This document provides guidelines and instructions how to influence the behavior of the SS7 provided "SCTP Transport Service" for "SCTP User Applications" of different kind (Diameter, MRFC, M3UA), and also gives some guidelines how the SIGTRAN full-stack is supposed to be configured in MTAS.

3   H.248 over SCTP

Plain SCTP, that is, without SS7, is used as the transport protocol in the H.248-based Mp interface. The interface is used between the integrated Media Resource Function Controller (MRFC) distributed function in MTAS and external Multimedia Resource Function Processors (MRFP) whenever multimedia session manipulation is needed. The Service Access Point (SAP) to the distributed MRFC function is provided by an SCTP socket.

The high-availability of the SAP is assured in a way that the SCTP socket (SCTP EndPoint) is created on a shared IP (Virtual IP; VIP) address by as many service instances as many PLs are contained in the MTAS VNF. That is: the VNF is ready to terminate any of the MRFP-initiated H.248 over SCTP control link association on any of the available PLs; the underlying VIP layer decides to which available service instance an SCTP association is distributed.

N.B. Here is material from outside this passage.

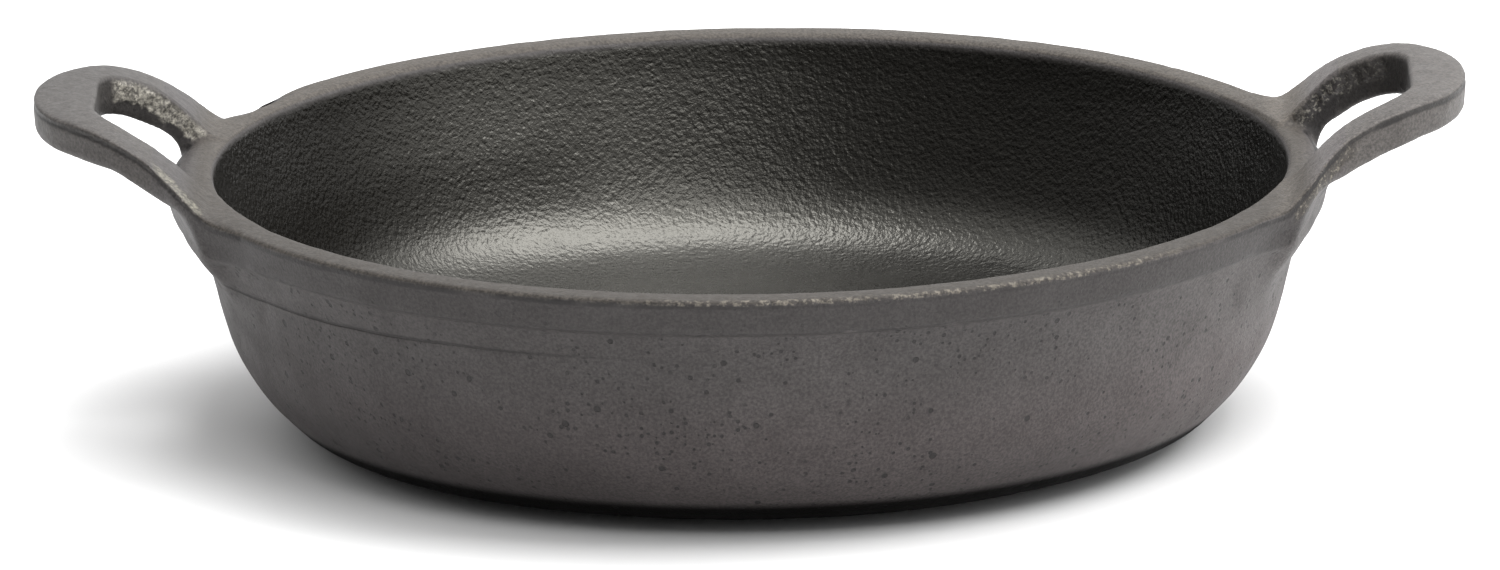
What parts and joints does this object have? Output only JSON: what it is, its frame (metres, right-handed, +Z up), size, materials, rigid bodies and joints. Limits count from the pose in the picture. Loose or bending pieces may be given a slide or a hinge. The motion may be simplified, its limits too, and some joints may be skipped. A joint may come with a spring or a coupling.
{
  "type": "cast iron skillet",
  "caption": "Shallow round cast iron skillet with a flat base, flared wall, thick banded rim and an upswept open loop handle cast on at each side.",
  "frame": {"origin": "centre of the flat base, on the resting plane", "axes": "+Z up out of the cooking side, +X along the line through both handles, +Y across them"},
  "size_m": [0.2488, 0.2, 0.0593],
  "materials": {
    "pan_iron": "sand-cast iron, matte warm grey outside with fine grain and small pits, near-black satin orange-peel cooking surface",
    "handle_iron": "sand-cast iron, matte mid-grey, fettled edges and a rough broken skin inside the grip slot"
  },
  "bodies": {
    "root": {"pan_body": "pan_iron", "handle_left": "handle_iron", "handle_right": "handle_iron"}
  },
  "joints": []
}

A service instance is determining the SCTP EndPoint, the socket parameters as follows:

• IP
  • The tasvip4 and tasvip6 hostnames are resolved, resulting a pair of IP addresses in the IPv4/IPv6 dual-stack scenario. IPv4-only and IPv6-only use cases are also supported (either of the IP to hostname association is absent).
  • The IP to hostname associations are made VNF internally, cluster-wise available in a persistent way by defining the rules in /cluster/etc/cluster.conf.
  • The used IPv4 and IPv6 addresses in these rules must be VIP addresses that are assigned to the mtas_sig network (distributor) device.
• Port
  • The ITU-T recommended well-known port (2944) is hard-coded into the MRFC function

Once these inputs are all collected, the SAP is opened on every PL instance by the MRFC service instances.

Note:  

• The SAP for the distributed MRFC function is created if the ManagedElement=1,MtasFunction=MtasFunction,MtasMrfc=0,mtasMrfcServiceLocation configuration attribute is set to INTERNAL.
• In contrary to the general misconception, the distributed MRFC function does not attempt to retrieve SCTP socket parameters (IP, port) from SS7 OAM. In turn, the function does not require any configuration change in the MTAS VNF embedded SS7 component. The MTAS VNF image contains such SS7 component-specific default settings that enable the described, MRFC function-specific way of opening its SAP for the remote MRFPs.
• The behavior of the MRFC SCTP EndPoint and its terminated SCTP associations (the SCTP transport service) can be influenced by tuning the parameters of SCTP End Point Profile = 0 through the SS7 Signaling Manager that can be started either in CLI (ss7smcli) or GUI mode (ss7smgui). In the latter case, the X-forwarding through SSH must be enabled.

4   Diameter over SCTP

Plain SCTP, that is, without SS7, can be used as the transport protocol in the Diameter-based external logical interfaces, in Rf/Ro/CDS and also Sh/Dh.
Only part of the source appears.